= Global Conferences on World's Religions after September 11 =

Following the September 11 attacks in the United States in 2001, religious and academic figures organized conferences in Montreal in 2006, 2011 and 2016. The aim was to counter any negative image of religion that may have resulted from the attacks, and to formulate a "Universal Declaration of Human Rights by the World's Religions".

== Brief account of the conferences ==
Religion in general began to acquire a negative connotation after the events of September 11, 2001 on account of the close association of these events with Islamic fundamentalism. Many in the academic and faith communities, however, felt that such a negative image of religion was detrimental to the future of humanity because religion is a major force in human affairs which can be harnessed for either good or evil. Many members of these communities also felt that associating religion exclusively with evil was not only historically inaccurate, it also deprived humanity of a major source of promoting well-being.

A series of conferences was therefore organized to emphasize that religion can play a positive role in human affairs, and to evolve a Universal Declaration of Human Rights by the World's religions.

The motto of the first global conference which met September 11–15, 2006, and was inaugurated by the Iranian Peace laureate Madam Shirin Ebadi was: "Can religion be a force for good?"

The second global conference met on September 4, 2011. It was inaugurated by Nobel Peace laureate the Dalai Lama with the motto: "Peace through religion."

The third conference met on September 15, 2016, at the Palais des Congrès in Montreal, Canada. The motto of this conference was" From Faith to Interfaith".

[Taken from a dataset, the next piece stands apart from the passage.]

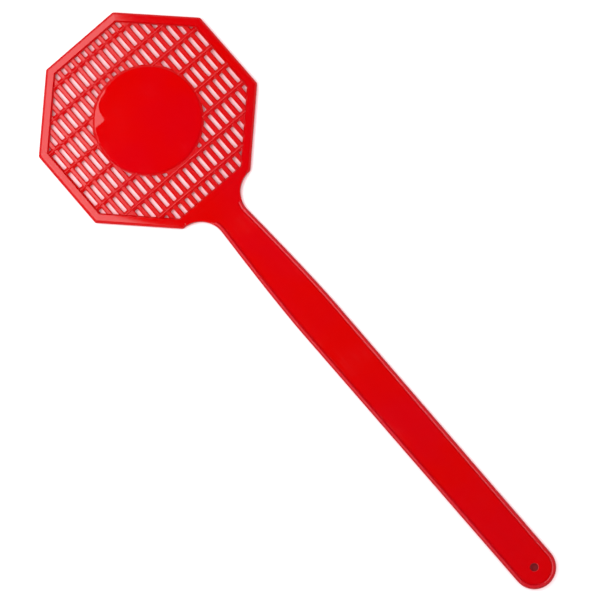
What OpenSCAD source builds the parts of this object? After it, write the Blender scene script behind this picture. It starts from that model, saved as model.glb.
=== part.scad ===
// Fly swatter: an octagonal slotted head on a flat ribbed handle, with a neck that flexes.
// It lies flat. X runs along the handle, from the head to the hanging hole, and Z is up.
// The origin is under the middle of the whole length, on the surface that it lies on.

/* [Head] */
// Size of the octagonal head across its flats
head_af = 108; // [80:1:140]
// Width of the raised rim round the head
rim_w = 4.8; // [3:0.1:8]
// Height of the rim and of the handle's rib, front to back
edge_h = 3.6; // [2.8:0.1:6]

/* [Grille] */
// Width of one slot
slot_w = 1.92; // [1:0.02:3]
// Length of one slot, along the handle
slot_l = 9.3; // [5:0.05:14]
// Width of the bar between two neighbouring slots
fine_bar_w = 2.62; // [1.5:0.02:4]
// Width of the cross bar between two rows of slots
cross_bar_w = 2.95; // [1.5:0.05:5]
// How far the middle row of slots is moved along the handle
row_shift = -1.2; // [-6:0.05:6]
// Plain edge that the grille keeps inside the rim
grille_edge = 0.4; // [0.3:0.1:3]
// Least width and length of a cut slot that is worth having
slot_least = 0.9; // [0.5:0.1:2]
// Thickness of the grille's bars
grille_t = 2; // [1.2:0.1:2.8]

/* [Centre disc] */
// Diameter of the solid disc in the middle of the head
disc_d = 56.4; // [30:0.2:70]
// Thickness of the disc
disc_t = 2.6; // [1.4:0.1:3.4]
// Plain edge that the grille keeps round the disc
disc_edge = 0.4; // [0.3:0.1:2]

/* [Neck] */
// Width of the neck where it is narrowest
neck_w = 17.2; // [10:0.2:24]
// Distance from the head to where the neck is narrowest
neck_reach = 13.4; // [8:0.2:20]
// Radius of the notch on each side of the neck
notch_r = 13.5; // [9:0.1:24]
// Free length of the neck, from the head to where the handle's rib starts
neck_free = 9.2; // [5:0.1:12]
// Thickness of the neck and of the handle's panel
web_t = 2; // [1.2:0.1:2.8]

/* [Handle] */
// Length of the neck and handle, from the head to the tip
handle_l = 253.6; // [180:0.2:340]
// Width of the handle at its widest, at the end of the flare
handle_w = 22.6; // [17:0.2:32]
// Width of the handle at its round tip
tip_w = 21.6; // [16:0.2:32]
// Length over which the handle widens from the neck
flare_l = 64; // [30:1:100]
// Width of the raised rib along the handle's edge
rib_w = 2.3; // [1.5:0.1:4]
// Length of the piece of panel that holds the hanging hole, back from the tip
end_l = 24; // [18:1:40]
// Diameter of the hanging hole
hole_d = 4; // [2.5:0.1:8]

/* [Hidden] */
$fn = 96;

// Octagon facts
octagon_turn = 22.5;
octagon_sides = 8;

// Places along X
total_l = head_af + handle_l;
head_x = -total_l / 2 + head_af / 2;
flat_x = head_x + head_af / 2;
rib_x = flat_x + neck_free;
neck_x = flat_x + neck_reach;
tip_x = total_l / 2;
round_x = tip_x - tip_w / 2;
end_x = tip_x - end_l;

// Heights: every web lies in the middle of the rim's height
mid_z = edge_h / 2;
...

The theme which unifies all these conferences is that of evolving a Universal Declaration of Human Rights by the World's Religions, a project which was launched in Montreal in 1998 on the occasion of the celebration of the 50th anniversary of the adoption of the Universal Declaration of Human Rights by the United Nations.

== Importance of these conferences – The interface of religion and human rights ==
The relationship of the religions of the world and human rights has been a much debated issue ever since the adoption of the Universal Declaration of Human Rights on December 10, 1948, by the United Nations.

Two basic approaches to this relationship are prominent. According to one, religions have a negative relationship to human rights inasmuch as human rights discourse provides a norm in the light of which the doctrines and practices of the world's religions could be judged. Such an attempt reveals that religions often fall short of meeting human rights norms and therefore the relationship of religion to human rights acquires a negative aspect. Another view takes a somewhat opposite position. According to it, the religions of the world played a major role in the very formulation of human rights and can offer fresh perspectives on ways to secure human flourishing, which is the obvious goal of human rights discourse.

This more positive approach to the relationship between religion and human rights is evident in the various documents on human rights produced by the religions of the world, some of which are enumerated below.
1. Pacem in Terris (Peace on Earth), June 23, 1963
2. Declaration on Judaism and Human Rights, adopted in Montreal on April 23, 1974
3. a) Universal Islamic Declaration of Human Rights, September 19, 1981; b) The Dhaka Declaration of Human Rights in Islam, 1983; c) The Cairo Declaration on Human Rights in Islam, August 5, 1990; d) The Arab Charter on Human Rights, 22 May 2004
4. Universal Declaration of Human Rights by the Hindus, June 27, 1999

All these and similar declarations engage the issue of religion and human rights but from the perspective of only a single religious tradition, such as Judaism, Christianity, Islam, Hinduism, and so on. The three conferences mentioned above represent a progressive effort to formulate a joint response from the world's religions to the Universal Declaration of Human Rights, by way of formulating a Universal Declaration of Human Rights by the World's Religions, a project which has the support of five Nobel Peace laureates who are its patrons: the Dalai Lama, Archbishop Desmond Tutu, Madam Shirin Ebadi, Bishop Belo of Timor Leste, and Professor Elie Wiesel.